Janine Roberts and Meril López Rodríguez will also present a workshop (in two parts) on innovative family therapy techniques for sessions conducted in family homes in marginalized communities.
Janine Roberts
About Janine Roberts
Dr. Janine Roberts is Professor Emerita at the University of Massachusetts, Amherst, past president of AFTA (American Family Therapy Academy), & an Associate Editor for Family Process. Dr.
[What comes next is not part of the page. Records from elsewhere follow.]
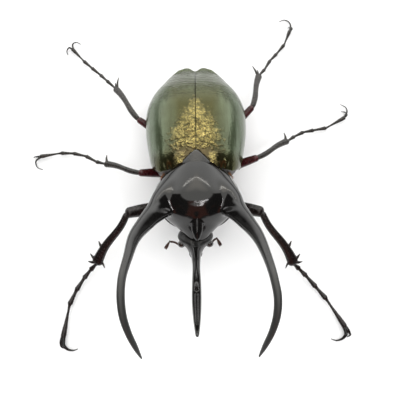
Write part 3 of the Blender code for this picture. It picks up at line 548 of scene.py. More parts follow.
def tapered(points, thick, tip, count=24, sides=12, round_ends=True):
    """A closed round piece carried along the points, from thick to tip, with ends rounded or left full."""
    points = np.array(points, float)
    sizes = np.linspace(thick, tip, len(points))
    rows = curve_through(np.column_stack([points, sizes, sizes]), count)
    if round_ends:
        rows[:, 3:5] *= end_rounding(count, 0.12)[:, None]
    return closed_shell(rings_along(rows, circle(sides), upright(rows[-1, :3] - rows[0, :3])))


def end_rounding(count, reach):
    """Factors that draw the first and last sections in along a quarter circle."""
    share = np.linspace(0.0, 1.0, count)
    end = np.minimum(share, 1 - share)
    return np.sqrt(np.maximum(1 - np.maximum(0.0, 1 - end / reach) ** 2, 0.004))


# Materials


class Kit:
    """The nodes of one material or room, and a short way to add each kind that is used here.

    An input takes a plain number, a plain colour or another node's output.
    """

    def __init__(self, tree, shader):
        """Takes the tree's nodes and links, and the node in it that shades."""
        self.nodes, self.links, self.shader = tree.nodes, tree.links, tree.nodes[shader]

    def feed(self, socket, value):
        """Links an output to the socket, or sets a plain value on it."""
        if isinstance(value, bpy.types.NodeSocket):
            self.links.new(value, socket)
        else:
            socket.default_value = (*value, 1.0) if socket.type == "RGBA" else value

    def set(self, name, value):
        """Feeds one of the shader's own inputs."""
        self.feed(self.shader.inputs[name], value)

    def node(self, kind, *inputs, **settings):
        """A new node with its settings, and its inputs given as pairs of a name or number and a value."""
        made = self.nodes.new("ShaderNode" + kind)
        for name, value in settings.items():
            setattr(made, name, value)
        for name, value in inputs:
            self.feed(made.inputs[name], value)
        return made

    def place(self):
        """The object's own coordinates, in metres."""
        return self.node("TexCoord").outputs["Object"]

    def split(self, vector):
        """The vector's X, Y and Z."""
        return self.node("SeparateXYZ", ("Vector", vector)).outputs

    def glossy_ray(self):
        """1 for what a glossy surface mirrors, and 0 for the rest."""
        return self.node("LightPath").outputs["Is Glossy Ray"]

    def noise(self, scale, detail=3.0, stretch=(1.0, 1.0, 1.0)):
        """A noise with a feature size of 1 / scale metres."""
        place = self.node("Mapping", ("Vector", self.place()), ("Scale", stretch)).outputs["Vector"]
        return self.node("TexNoise", ("Vector", place), ("Scale", scale), ("Detail", detail)).outputs["Fac"]

    def pits(self, scale):
        """Small round pits: 0 in a pit and 1 between pits."""
        cells = self.node("TexVoronoi", ("Vector", self.place()), ("Scale", scale))
        return self.ranged(cells.outputs["Distance"], 0.10, 0.32)

    def ranged(self, value, low, high, to_low=0.0, to_high=1.0):
        """The value carried evenly from low and high to to_low and to_high, and held past them."""
        return self.node("MapRange", ("Value", value), ("From Min", low), ("From Max", high),
                         ("To Min", to_low), ("To Max", to_high)).outputs["Result"]

    def maths(self, operation, first, second=0.0):
        """One operation on one or two values."""
        return self.node("Math", (0, first), (1, second), operation=operation).outputs["Value"]

    def times(self, first, second):
        """first times second."""
        return self.maths("MULTIPLY", first, second)

    def plus(self, first, second):
        """first plus second."""
        return self.maths("ADD", first, second)

    def minus(self, first, second):
        """first minus second."""
        return self.maths("SUBTRACT", first, second)

    def mixed(self, factor, first, second):
        """A colour between two."""
        return self.node("Mix", ("Factor", factor), (6, first), (7, second), data_type="RGBA").outputs[2]

    def raise_with(self, height, distance, strength=1.0):
        """A bump from the height, over the bumps that the shader has already."""
        made = self.node("Bump", ("Distance", distance), ("Strength", strength), ("Height", height))
        normal = self.shader.inputs["Normal"]
        if normal.is_linked:
            self.links.new(normal.links[0].from_socket, made.inputs["Normal"])
        self.links.new(made.outputs["Normal"], normal)


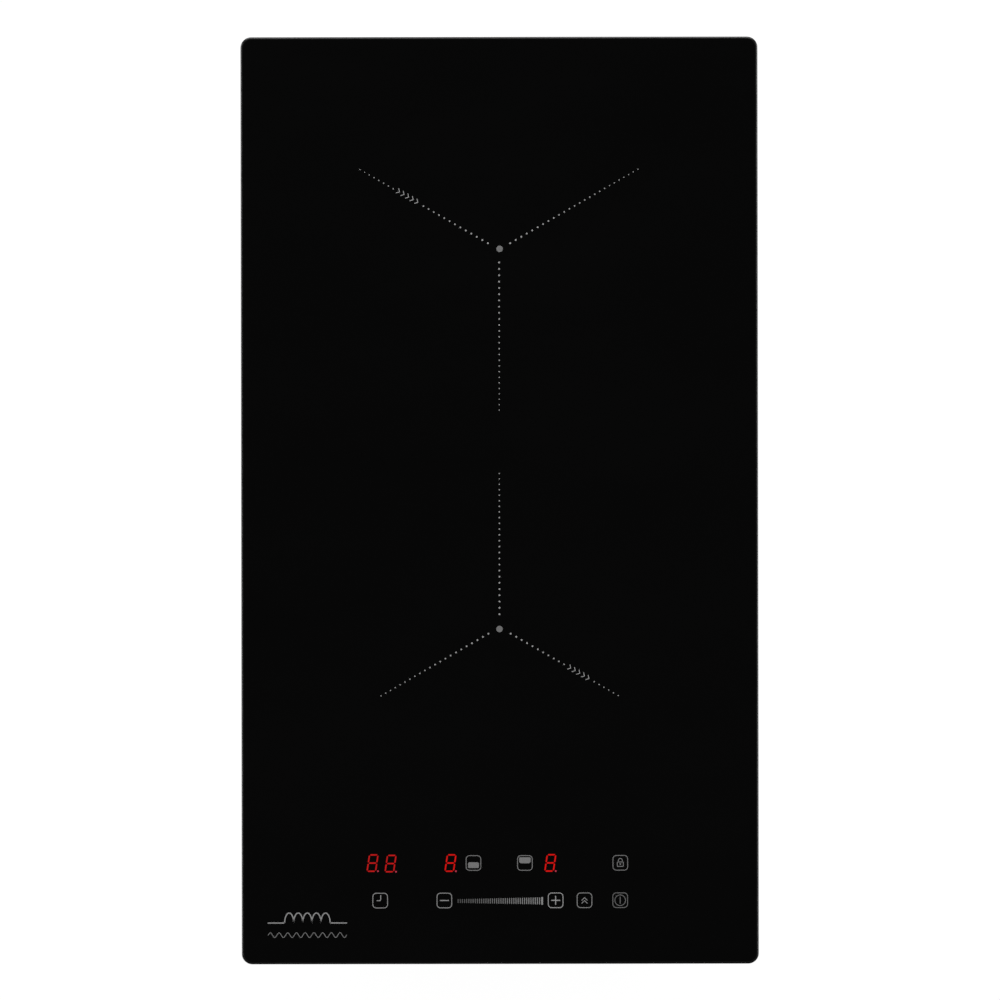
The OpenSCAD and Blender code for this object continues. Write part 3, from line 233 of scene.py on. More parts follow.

Roberts has presented nationally and internationally for decades and has lived, worked, and traveled in more than 60 countries beginning with Kuwait in 1963. Among other awards, she has received two Fulbrights and the Distinguished Contribution to Family Therapy Theory and Practice from AFTA. She is the author of Tales and Transformations: Stories in Families and Family Therapy (Norton Press, 1994); coauthor of Rituals for Our Times: Celebrating, Healing, and Changing Our Lives and Our Relationships (Jason Aronson, 1998); and coeditor of Rituals in Families and Family Therapy (2nd edition Norton Press, 2003), as well as some sixty articles and book chapters, and a book of poems, The Body Alters (2009).
Merli López Rodríguez
About Merli López Rodríguez
Merli López Rodríguez hace parte del Equipo de Fundación Junto con los niños - JUCONI – Ecuador (www.juconi.org.ec), liderando al equipo técnico que atiende directamente a los niños, niñas y sus familias desde el 2002 hasta la actualidad. Ha participado como ponente en los congresos internacionales de JUCONI México en 2010 y 2012. Es trabajadora social con estudios superiores en Terapia familiar Sistémica y de Pareja en la Universidad Católica.